For more info, you can always go to kitti.py , which it serves a good example of doing a custom mapping.

I use the BasicWriter instead of KittiWriter. I know it may be asking for a lot but perhaps you can post this code change for me?

So in basicwriter.py, under the function _write_bounding_box_data, you can access the id_to_labels data, which is a dictionary mapping from id to labels.

You can prepare your own custom mapping from id to labels like this:

custom_ids = {
    1: "person",
    2: "person_fallen",
    3: "scooter",
    4: "palletjack",
    5: "forklift"
}

And do something like

for custom_id, custom_label in custom_ids:
     if custom_id in id_to_labels and id_to_labels[custom_id] != custom_label:
        new_id = ... # assign a new id for the to be replaced label
        id_to_labels[new_id] = id_to_labels[custom_id]

        id_to_labels[custom_id] = custom_label

        # process bbox data
        for data in bbox_data:
            if data.semanticId = custom_id:
                data.semanticId = new_id

There might be some changes you have to make in order to run, but the idea is here.
Let me know if you encounter some problem!

Thanks I will give this a shot. Any idea how to register custom writer (.py) while using the YAML workflow?

I think currently no.

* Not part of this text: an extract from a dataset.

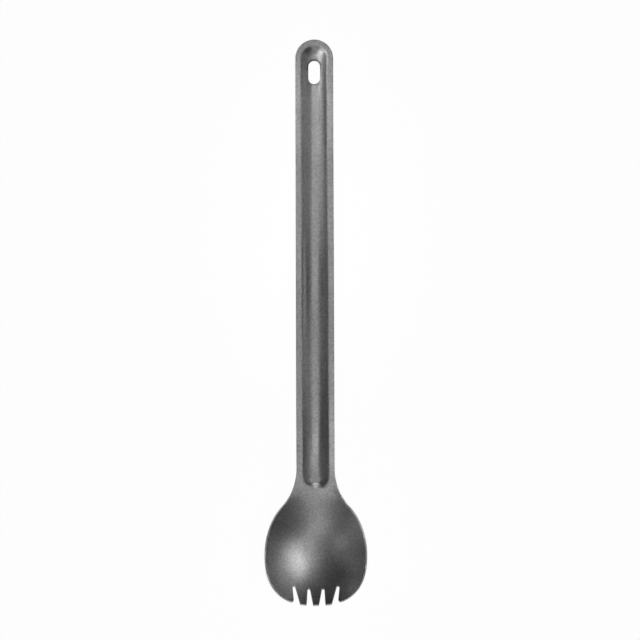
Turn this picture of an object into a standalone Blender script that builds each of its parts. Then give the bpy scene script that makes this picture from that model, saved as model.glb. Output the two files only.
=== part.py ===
"""Long-handled spork, pressed in one piece from titanium sheet.

Metres, +Z up. The spork lies on a table with its bowl open upwards: the length runs along Y,
from the tines at -Y to the rounded handle end at +Y, and the width runs along X. The origin is
on the table, under the middle of the part.

The model follows the way the real one is made. A flat blank is cut to its outline, tines and
all. A die then presses the hollow of the bowl, the channel along the handle and the gentle arch
of the whole length into it, and a punch cuts the hanging slot straight down. Heights are those
of the underside, and the sheet thickness stands on top of them.

A place along the part is called its station, and is its distance from the line of the tine tips.
"""

import math

import bmesh
import bpy
import numpy as np
from mathutils import Vector
from mathutils.geometry import delaunay_2d_cdt

MM = 0.001

# Sheet
SHEET_THICKNESS = 0.9 * MM
EDGE_ROUNDING = 0.18 * MM

# Outline of the blank
OVERALL_LENGTH = 217.5 * MM
HANDLE_WIDTH = 14.6 * MM
BOWL_WIDTH = 39.6 * MM
BOWL_WIDEST_STATION = 19.75 * MM
BOWL_BACK_LENGTH = 24.8 * MM
NECK_FLARE_RADIUS = 21.0 * MM
FRONT_CURVE_POWER = 2.3

# Tines: one on the centre line and one to each side of it, between two broad shoulders
TINE_TIP_WIDTH = 2.25 * MM
SIDE_TINE_TIP_WIDTH = 2.5 * MM
TINE_TIP_PITCH = 4.86 * MM
TINE_CORNER_RADIUS = 0.45 * MM
INNER_GAP_DEPTH = 5.93 * MM
INNER_GAP_ROOT_OFFSET = 2.81 * MM
INNER_GAP_ROOT_WIDTH = 0.95 * MM
OUTER_GAP_DEPTH = 7.05 * MM
OUTER_GAP_ROOT_OFFSET = 8.69 * MM
OUTER_GAP_ROOT_WIDTH = 1.1 * MM
SHOULDER_MOUTH_OFFSET = 8.5 * MM
SHOULDER_RADIUS = 0.8 * MM

# Hollow of the bowl
BOWL_DEPTH = 9.0 * MM
BOWL_DEEPEST_STATION = 21.45 * MM
BOWL_REACH_STATION = 46.45 * MM
BOWL_SECTION_POWER = 2.0
BOWL_FRONT_POWER = 2.3
BOWL_BACK_POWER = 1.5

# Channel along the handle
CHANNEL_WIDTH = 10.8 * MM
CHANNEL_DEPTH = 2.1 * MM
CHANNEL_FLAT_WIDTH = 1.2 * MM
CHANNEL_CREST_RADIUS = 0.4 * MM
CHANNEL_START_STATION = 45.55 * MM
CHANNEL_END_MARGIN = 1.85 * MM
CHANNEL_START_POWER = 2.3
CHANNEL_START_STEEPNESS = 1.35
CHANNEL_END_POWER = 2.0

# Hanging slot in the channel's floor
SLOT_WIDTH = 4.5 * MM
SLOT_LENGTH = 8.75 * MM
SLOT_CENTRE_MARGIN = 12.5 * MM
PUNCH_OVERRUN = 3.0 * MM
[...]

You are suppose to do

WriterRegistry.register:
  writer: <writer_name>

But because writer arg needs to be a writer class, currently we can’t define a writer class in a yaml.

Is basicwriter.py editable in the Isaac container so I can just modify it myself?

Testing my change soon:

diff --git a/isaac-sim/extscache/omni.replicator.core-1.10.20+105.1.lx64.r.cp310/omni/replicator/core/scripts/writers_default/basicwriter.py b/.devcontainer/basicwriter.py
index 8e30163..9d941a3 100644
--- a/isaac-sim/extscache/omni.replicator.core-1.10.20+105.1.lx64.r.cp310/omni/replicator/core/scripts/writers_default/basicwriter.py
+++ b/.devcontainer/basicwriter.py
@@ -8,6 +8,7 @@ license agreement from NVIDIA CORPORATION is strictly prohibited.
 """
 
 from typing import List
+from typing import Dict
 
 import numpy as np
 from omni.syntheticdata.scripts.SyntheticData import SyntheticData
@@ -150,6 +151,7 @@ class BasicWriter(Writer):
         skeleton_data: bool = False,
         frame_padding: int = 4,
         semantic_filter_predicate: str = None,
+        custom_ids: Dict[int, str] = None,
     ):
         self._output_dir = output_dir
         if s3_bucket:
@@ -169,6 +171,7 @@ class BasicWriter(Writer):
         self._output_data_format = {}
         self.annotators = []
         self.version = __version__
+        self.custom_ids = custom_ids
         self._frame_padding = frame_padding
         self._telemetry = Schema_omni_replicator_extinfo_1_0()
 
     def write(self, data: dict):
@@ -313,6 +317,32 @@ class BasicWriter(Writer):
             self._frame_id = 0
             self._sequence_id = sequence_id
 
+        if self.custom_ids is not None:
+            bbox_data = data[annotator]["data"]
+            id_to_labels = data[annotator]["info"]["idToLabels"]
+
+            replaced_id_sequence = 10000
+
+            for custom_id, custom_label in self.custom_ids:
+                if custom_id in id_to_labels and id_to_labels[custom_id] != custom_label:
+                    replaced_id = replaced_id_sequence
+                    id_to_labels[replaced_id] = id_to_labels[custom_id]
+                    id_to_labels[custom_id] = custom_label
+
+                    for data in bbox_data:
+                        if data.semanticId == custom_id:
+                            data.semanticId = replaced_id
+                    
+                    replaced_id_sequence += 1
+
+            for replaced_id in range(10000, replaced_id_sequence):
+                for custom_id, custom_label in self.custom_ids:
+                    if id_to_labels[custom_id] == id_to_labels[replaced_id]:
+                        for data in bbox_data:
+                            if data.semanticId == replaced_id:
+                                data.semanticId = custom_id
+                                del id_to_labels[replaced_id]
+
         for annotator in data.keys():
             annotator_split = annotator.split("-")
             render_product_path = ""

The code above still needs work. There are different data structures to handle for each of the annotators that I need (bb tight, bb lose, instance segmentation).